# Discrepancy in Yield



## Zipper730 (Oct 17, 2020)

This involved the Goldsboro crash where a B-52 flying a 24-hour mission with nuclear weapons was found to have sprung a fuel leak during an aerial refueling. The crew were told to fly around a bit to burn off fuel before landing, but the leak had gotten worse, and they lost something like 37500 pounds of fuel. When this was reported, the crew were cleared for an emergency landing.

As they began their descent, they started to lose control of the plane, and eventually, the right wing folded up, and control was lost. As the plane went out of control, the aircraft's 2 x Mk.39 warheads had tumbled out.

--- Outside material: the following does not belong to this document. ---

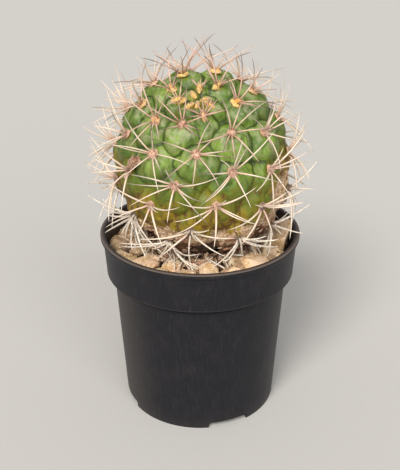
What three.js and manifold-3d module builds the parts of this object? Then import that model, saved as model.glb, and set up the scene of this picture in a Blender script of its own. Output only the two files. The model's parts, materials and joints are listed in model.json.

If I recall one weapon was, for most intents and purposes, armed, except that a high voltage component failed to work (which is quite a relief).

What I found was, while finding data on the crash (mostly YouTube videos), and in the video, there was an image like this one. Because the document looked official, and the 24 megaton yield was well beyond the normally listed figures, I did an additional search and found this image on a site.

Since the document is not classified, why the discrepancy in yield (provided that's not classified).


----------



## ThomasP (Oct 17, 2020)

Hey Zipper730,

The document is, I assure you, a fake.

Reactions: Informative Informative:
1 | Like List reactions


----------



## Graeme (Nov 4, 2020)

Zipper730 said:


> Since the document is not classified, why the discrepancy in yield (provided that's not classified).



A decimal deletion in Lapp's book...

Reactions: Informative Informative:
1 | Like List reactions


----------



## Zipper730 (Mar 12, 2021)

Graeme


I understand. That said, we did have a weapon that went up to 25 megatons (the B.41)


----------